BofA raises its 2026 US GDP forecast to 2.4% y/y, citing fiscal stimulus, restored tax benefits and expected Fed rate cuts, and sees China growth upgraded after policy stimulus and improved trade ties. The bank forecasts 14% S&P 500 earnings growth but only ~4–5% price appreciation, expects the 10-year Treasury to end 2026 near 4–4.25%, projects private credit returns to fall to 5.4% (from 9% in 2025), and flags copper as a beneficiary of tight supply and strong demand; it also notes AI investment will drive capex but is not yet exhibiting bubble-like instability, while adding volatility and regulatory risk.

Analysis

Market structure winners: semiconductor leaders (NVDA, SOXX/SMH) and copper producers (FCX, SCCO, COPX) gain from broadening capex and tight copper supply; EM equities (EEM, ASHR) benefit from a weaker USD and Chinese stimulus. Losers: unprofitable small‑cap AI plays and stretched private‑credit funds (lower returns) as capital rotates into productive capex and high‑yield paper. Supply/demand signals: copper fundamentals tighten (structural deficit risk in 2026), while AI hardware growth is potentially constrained by power/grid bottlenecks and wafer capacity, keeping pricing power with large fabs and anchor semiconductor names. Tail risks include an AI regulatory clampdown, a China stimulus disappointment, or a faster‑than‑expected inflation resurgence that reverts the expected bond rally; each could move markets violently in days to weeks around policy headlines.

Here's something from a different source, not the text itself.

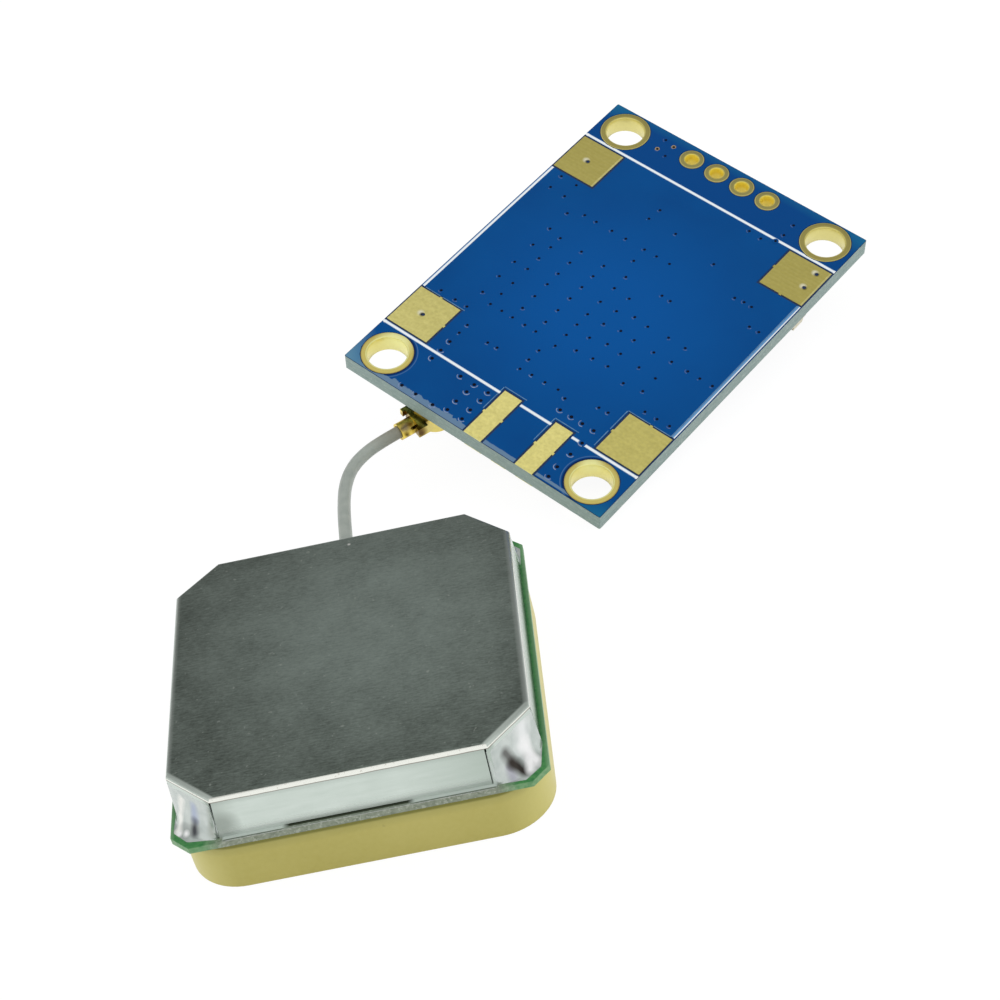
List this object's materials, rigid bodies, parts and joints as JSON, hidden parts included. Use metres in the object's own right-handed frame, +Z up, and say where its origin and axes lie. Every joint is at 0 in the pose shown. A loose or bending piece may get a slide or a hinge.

Time horizons split: immediate (days) — volatility around Fed/summit headlines; short (weeks–months) — H1 2026 bond and EM reallocation; long (quarters) — multi‑year capex cycle benefiting semis and copper. Hidden dependencies: grid upgrades, Chile/Peru copper politics, and concentrated capex spending by hyperscalers. Trade implications: favor concentrated, hedged exposure to AI leaders (NVDA) and copper via producers or futures, add duration tactically in H1 2026 if inflation signals ease (target 10y ⇩ to ~3.75–4.00%); reduce private credit beta and rotate into HY (HYG). Use options to manage volatility — covered calls on winners and put protection on pairs shorting speculative tech. Monitor catalysts: US CPI releases, Fed minutes, China policy announcements, and large hyperscaler capex guidance (next 3–6 months). Contrarian angles: consensus underestimates the durability of copper tightness and overestimates breadth‑risk in prime semis — unlike 2000, earnings growth (BofA sees +14% S&P EPS) supports select long positions. Overdone trades: broad small‑cap AI exposure; underplayed: long Treasuries as a tactical hedge if Fed pivot messaging accelerates. Key stop/loss triggers: 10y >4.5% (terminate duration) or copper price ⇩ 10% on supply surprise (trim miners).